The Beauty Shop



What I'm about to say is something of a secret. Every Friday I go to a beauty shop to get my hair done, just like my mom did. I'm starting to believe the old adage that women turn into their mothers. I'm more like mine every day. Too bad she's not here to see.

When I was a teenager in the nineteen-sixties, I tried everything I could to be unlike my mother. I refused to exhibit any interest in her two passions, Mah Jong and shopping. I preferred writing poetry and smoking cigarettes.

Since most teenage girls didn't play Mah Jong or get their hair done, I was safe. I set my kinky locks on giant orange juice cans to achieve the straight look of Mary - from Peter, Paul and Mary. I craved this look because it was the opposite of my mother's bouffant hairdo that was dyed Marilyn Monroe blond.

Now I'm 52 years old and tired of my stubborn hair. Although I live in Chicago, I discovered my past in a beauty shop in Lincolnwood. One day, I stopped in to buy shampoo and noticed a fine haircut on a woman with thick hair like mine. Looking around, I was stunned to see ten sets of my mother's eyes, levitating under hair dryers. These women were the age my mother would be now, early eighties. I went home, called the shop and scheduled an appointment.

On my first visit, the usual gang of Friday ladies was there. Blanche, Shirley, Rochelle. It was so easy to strike up a conversation; I felt I had known them forever. I studied each face eagerly . . . the way the skin surrounding Rochelle's mouth folded back like the flaps on a tent, to release her laugh . . . Blanche's voluptuous lips sashayed around her face as though Max Factor had invented lipstick just for her.

I ask if they play Mah Jong. "Of course we do. But you don't, do you?" they ask. They know my generation never embraced this bewildering game. Mah Jong is similar to cards, using tiles on racks instead. Virtually the only people who play it are Chinese men and Jewish women, a footnote that tickles me.

Nostalgia bubbles inside me like champagne. So many nights in my youth I drifted into slumber to the sound of ladies playing Mah Jong . . . the scratching of racks pushed back and forth on the card table. "One bam, two crack, flower," the Chinese names of tiles were chanted with a reverence usually reserved for synagogue.

I ask Rochelle where she buys her clothes. "I only buy discount," she brags. Blanche prefers Saks, adding, "You get what you pay for." Shirley brings up a name I hadn't heard in years, LeVines Dress Shop. "On Oakton, right," I ask, thrilled to be hearing the name of my mom's favorite shop for "good" dresses. Julie LeVine was a friend of my deceased parents." "Julie retired," Shirley offers. "His kids run the shop now."

When the women rummage their purses for pictures of grandchildren, old guilt clings me like hairspray. You see I never gave my mother the thing she wanted most. In those days, every girl was supposed to have kids. It wasn't fair that other girls had a sister or a brother's wife to come through with the "goods." I was my mom's lone shot.

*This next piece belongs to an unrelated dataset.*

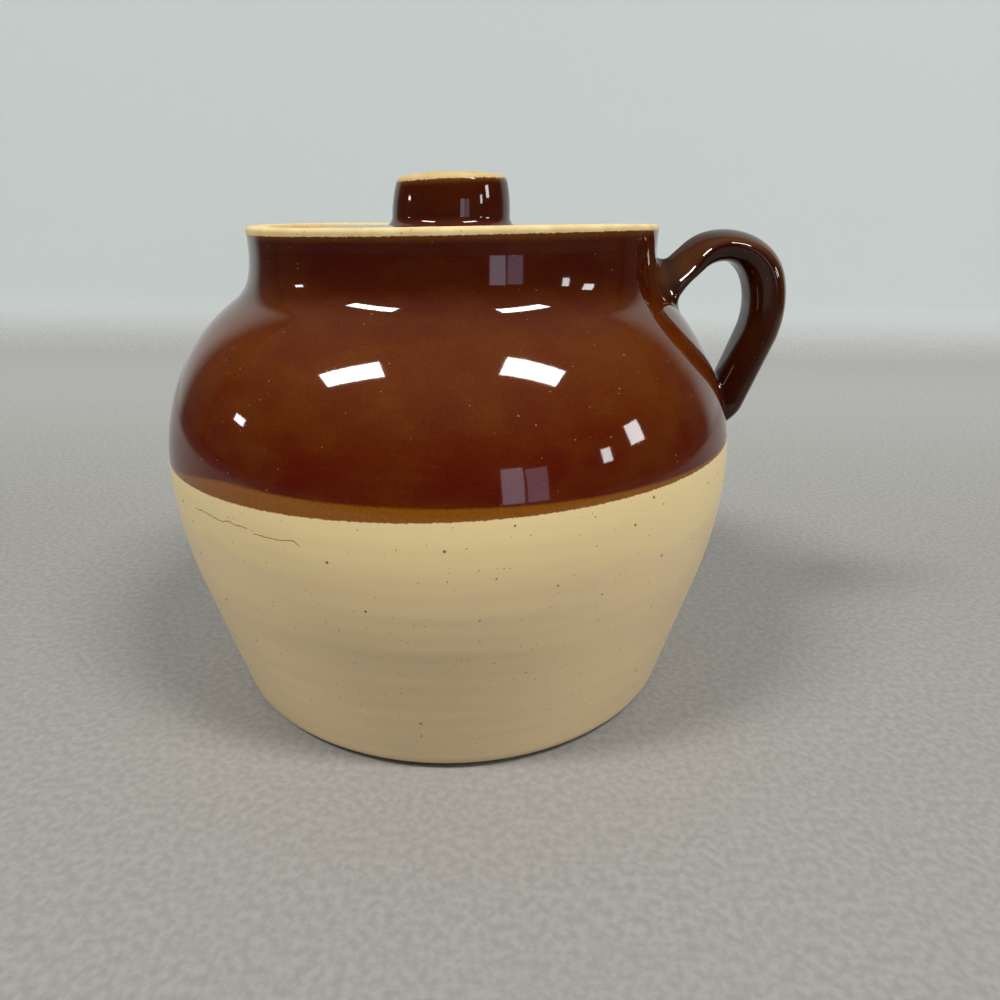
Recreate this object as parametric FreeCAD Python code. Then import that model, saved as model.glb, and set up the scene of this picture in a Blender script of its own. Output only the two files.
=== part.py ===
import FreeCAD, Part
import math
import os

# Stoneware bean pot in four pieces of clay: the pot, its loop handle, the drop-in lid and the lid's knob.
# Millimetres, +Z up. The origin is the centre of the foot ring, where the pot stands, and +X points to
# the handle. Outlines are drawn as (radius, height) and turned about the Z axis.

# Pot, outside
belly_radius = 92.0
belly_height = 78.0
shoulder_arc = 64.0
lower_belly_arc = 130.0
wall_lean_deg = 14.7
heel_radius = 6.0
neck_radius = 63.3
neck_fillet = 13.0
neck_height = 11.4
rim_flare = 0.3
rim_edge = 1.4

# Pot, inside
wall = 6.5
floor_thickness = 8.5
floor_corner = 14.0
rim_wall = 6.0
ledge_depth = 7.0
ledge_width = 5.5
ledge_thickness = 4.5
ledge_edge = 1.2

# Foot ring
foot_ring_width = 9.0
foot_recess = 1.6

# Lid, resting on the ledge
lid_clearance = 0.8
lid_edge_thickness = 4.6
lid_crown = 2.0
lid_thickness = 6.0
lid_edge = 1.2
ring_clearance = 1.4
ring_width = 5.5
ring_depth = 4.5
ring_edge = 1.0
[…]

Consequently, my mother had more expectations of me than the hairs on my head. They included that I should marry a Jewish doctor and live in a fancy, new house. My home should be no more than five-minutes away from hers, so she could easily visit all the children I would have. Her own dreams of a big family ended when she had a hysterectomy right after my birth. In 1951, there were no such options as surrogate mothers.

As much as I wanted to please my mom, her fantasy was severing my own dreams of being an actress. I thought she was trying to live my life and resented her for it. Now I realize this isn't true. She was simply steering me toward what she believed to be the express lane to happiness. Because she loved me.

Mom grew up on New York's lower East side until the age of twelve, when her family moved to Chicago. A striking beauty, she dropped out of school at sixteen to model make-up at a cosmetic firm. She loved dating and was very popular. But she didn't marry a rich doctor, as she instructed me to. She married a Jewish army captain . . . for love. My father became quite successful, but there were many years of struggle.

After my parents graduated to upper middle class, my mother refused to live anywhere that wasn't brand new, "I don't want to inherit somebody's dirt," she said. To me, this reeked of nouveau riche. When I moved into a charming, old coach house in my thirties, my mother christened it the "fadreckta" coach house - meaning crappy in Yiddish. She never called it anything else.

I toured New York's tenement district recently and saw many buildings from my mother's day. I found the tenements to be dark, teeming, claustrophobic and yes "fadreckta."

When I began going to this beauty shop, I thought it was about my hair. It's not about my hair. It's about my mother. She looks out at me from every mirror. Last week while I was getting a haircut and color, the final strand of misunderstanding fell, blond now . . . like hers.